Essentially, what all of us try to do is not hide information behind tooltips. We try to walk the reader through the story and then give them a chance to explore it.
What has been the response of readers in India to the data stories HT has published? Can you give us a sense of your analytics or web traffic for the data stories?
Bhatia: Low page views, high engagement time. That’s been the general trend that we’ve observed.
We have noticed that our stories have a higher engagement time than the regular HT stories but at the same time, we have also seen that our stories don’t get a lot of people in the first place. So maybe what’s happening is that a very niche audience is coming to our stories and maybe that niche audience does get the stories we produce.
However, we have had a few successes. For example, Harry did a story around demonetization that did well, our election dashboard did well, a Usain Bolt piece did really very well. So we have had successes but these are few and far between. Most of the time we’re struggling to get an audience. Maybe that’s because most of our audience is above 40. And maybe it’s not typically a tech-savvy audience. Basically, if my mother understands what an interactive story is trying to communicate, I feel I’ve done a good job.
Could you tell us what prompted you to become data journalists? Your team has quite a range of experience, some of it in U.S. newsrooms, no?
Bhatia: I happened to have studied journalism twice. My undergraduate degree is also in journalism and I had computer science until [high school] but never touched it after that. So, when I went to Columbia Journalism School, there were one or two classes on Javascript, R, and other programming languages. It was while learning at Columbia that I realized that these things that I hadn’t touched for years and used to be good at – I still have an interest in them. And not a lot of my classmates have an interest in it, so I realized that I’d stand out if I combined these two. And that was it.

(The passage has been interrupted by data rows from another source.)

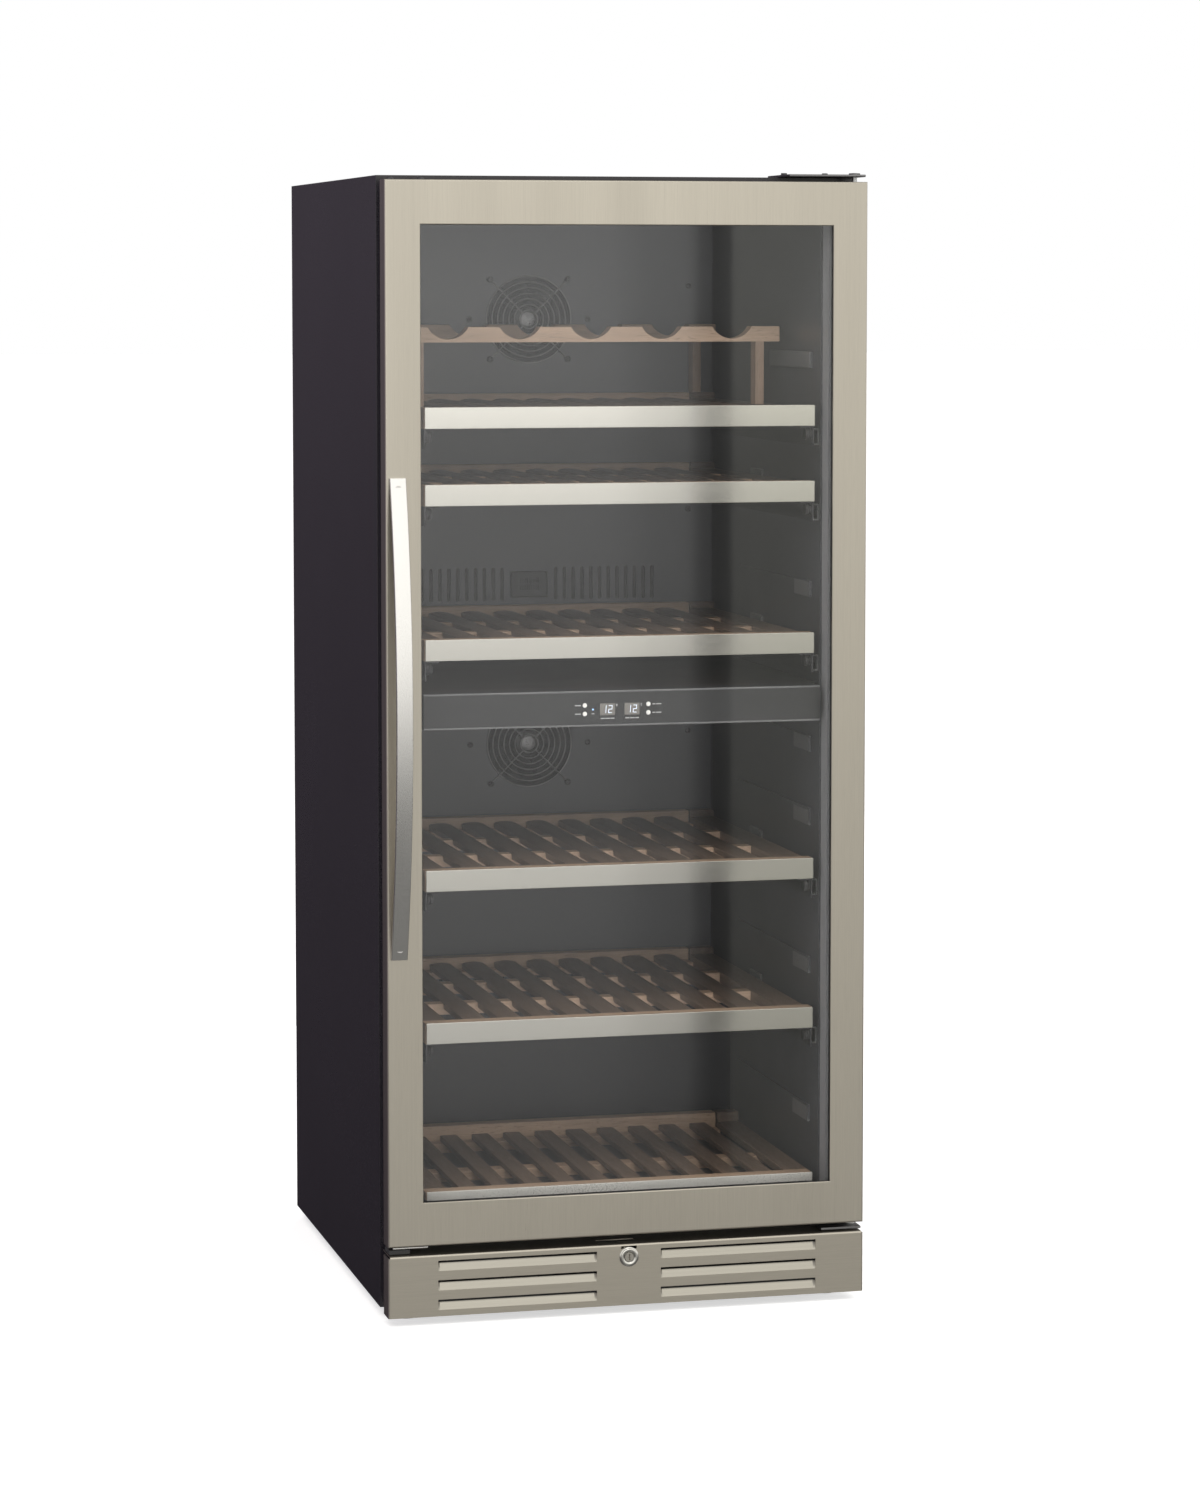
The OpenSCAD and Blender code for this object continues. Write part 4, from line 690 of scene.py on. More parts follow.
baseTop = baseStripHigh.z - 1 * mm
across, lengthways = bottomWood(baseShelf, baseHigh.x, baseLow.y, baseHigh.y, baseStripLow.z, baseTop, baseLow.z)
makePiece("bottomBoards", across, "cabinet", paintedLitShelfWood, ["bottom_shelf"])
makePiece("bottomSlats", lengthways, "cabinet", shelfWoodY, ["bottom_shelf"])
makePiece("bottomStrip", [roundBlock(baseStripLow, baseStripHigh, 0.7 * mm, 3)], "cabinet", baseStripSteel,
          ["bottom_shelf_strip"])

rackLow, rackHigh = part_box("display_rack")
rack = {"rail": 19 * mm, "depth": 22 * mm, "hollows": 5, "pitch": 90.6 * mm, "hollow": 15 * mm,
        "halfHollow": 25.5 * mm, "ease": 1.2 * mm,
        "post": 11.5 * mm, "postIn": 32 * mm, "rearFoot": 8 * mm}


def scallopedRail(s, y0):
    # a board whose top dips on a circle at every hollow; its section keeps eased corners as the height changes
    ease, top, base = s["ease"], rackHigh.z, rackHigh.z - s["rail"]
    radius = (s["halfHollow"] ** 2 + s["hollow"] ** 2) / (2 * s["hollow"])
    centres = (np.arange(s["hollows"]) - (s["hollows"] - 1) / 2) * s["pitch"]
    inside = np.linspace(-1, 1, 25) * s["halfHollow"]
    x = np.sort(np.concatenate([(centres[:, None] + inside).ravel(),
                                (centres[:, None] + np.array([-1.01, 1.01]) * s["halfHollow"]).ravel(),
                                [rackLow.x, rackLow.x + ease, rackHigh.x - ease, rackHigh.x]]))
    away = np.abs(x[:, None] - centres).min(1)
    dip = np.where(away < s["halfHollow"], np.sqrt(np.maximum(radius ** 2 - away ** 2, 0)) - (radius - s["hollow"]), 0)
    height = top - np.maximum(dip, 0)
    endEase = np.where((x <= rackLow.x) | (x >= rackHigh.x), ease, 0)
    y1 = y0 + s["depth"]
    turn = np.linspace(0, np.pi / 2, 4)
    lift, inset = ease * (1 - np.sin(turn)), ease * (1 - np.cos(turn))
    rings = []
    for place, z, cut in zip(x, height, endEase):
        y = np.concatenate([[y0 + cut], y0 + inset + cut, y1 - inset[::-1] - cut, [y1 - cut]])
        up = np.concatenate([[base + cut], z - lift - cut, z - lift[::-1] - cut, [base + cut]])
        rings.append(np.stack([np.full(len(y), place), y, up], -1))
    return loft(rings)


rackRear = rackHigh.y - rack["depth"]
rails = [scallopedRail(rack, y) for y in (rackLow.y, rackRear)]
makePiece("rackRails", rails, "shelf_one", railWoodX, ["display_rack"], 25)
posts = []
postX, postTop = rackHigh.x - rack["postIn"], rackHigh.z - rack["rail"] + 1 * mm
for y, foot in ((rackLow.y, rackLow.z), (rackRear, rackLow.z + rack["rearFoot"])):
    post = roundBlock((postX, y + 0.3 * mm, foot), (postX + rack["post"], y + rack["depth"] - 0.3 * mm, postTop),
                      1.2 * mm)
    posts += [post, mirrored(post)]
makePiece("rackPosts", posts, "shelf_one", postWoodZ, ["display_rack"])
print("shelves made")

# fans and their wire guards

fan = {"rings": 7, "inner": 12 * mm, "step": 7.5 * mm, "wire": 0.85 * mm, "legs": 105 * mm / math.sqrt(2),
       "eye": 3.4 * mm,
       "legWire": 1 * mm, "eyeWire": 0.9 * mm, "blades": 7, "hubClear": 2.5 * mm, "bladeFrom": 17.4 * mm,
       "bladeTo": 51.5 * mm}


def guardAt(x, y, z, s):
    # wire rings in one plane, four legs laid over them and an eye at each leg's end, where one of the fan screws sits
    parts = [ringAround((x, y + 2.6 * mm, z), s["inner"] + i * s["step"], s["wire"], 1, 72, 8)
             for i in range(s["rings"])]
    outer = s["inner"] + (s["rings"] - 1) * s["step"]
    t = np.linspace(0, 1, 14)
    for turn in np.radians([45, 135, 225, 315]):
        away = s["inner"] - 1 * mm + (s["legs"] - s["inner"] - 2.4 * mm) * t
        lift = np.where(away > outer, (away - outer) / (s["legs"] - outer), 0) * 2.0 * mm
        path = np.stack([x + away * math.cos(turn), y + 1.0 * mm + lift, z + away * math.sin(turn)], -1)
        parts.append(tubeAlong(path, s["legWire"], 8))
        tip = (x + s["legs"] * math.cos(turn), y + 3.0 * mm, z + s["legs"] * math.sin(turn))
        parts.append(ringAround(tip, s["eye"], s["eyeWire"], 1, 24, 8))
    return parts


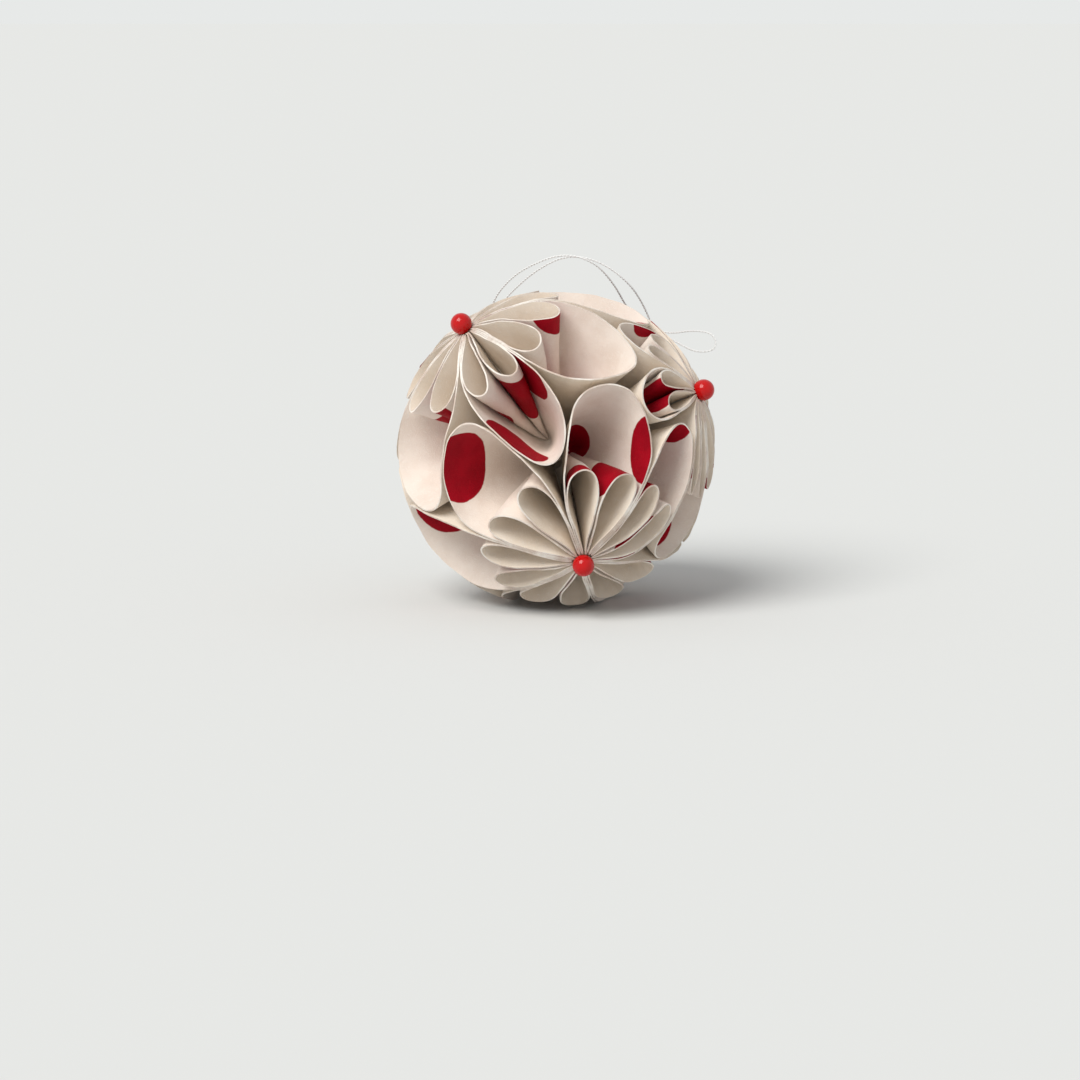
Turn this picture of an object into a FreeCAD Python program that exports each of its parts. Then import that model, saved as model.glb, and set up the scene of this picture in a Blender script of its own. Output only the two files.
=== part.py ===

Bansal: I come from a science and engineering background. I learned programming from the first year at college. While in college, I worked at a start-up, used to write software and I was also a blogger. But it was not until my final year that I kick-started my journalism effort and that’s when I developed an interest in writing and telling stories. I did an internship at The Hindu. It was a two-month internship and that’s where I got my first real-life journalism experience. I thought my skills could add value to the stories that The Hindu was doing and then I decided to take it ahead.
Bhatia: Of the three data journalists on the team, Harry Stevens has been associated with the HT data team the longest. He’s worked at a couple of local newspapers in the U.S. including the Salt Lake Tribune. He got a degree from Columbia in May 2014 and then he moved to India, joined HT and has been associated with it since. He also got first exposure to data journalism at Columbia Journalism School and then he interned at The New York World, which used to be a fellowship at Columbia where he did investigative data reporting around New York [politics], mainly campaign finance, and then he came here.
So, we three have pretty much the same skillsets.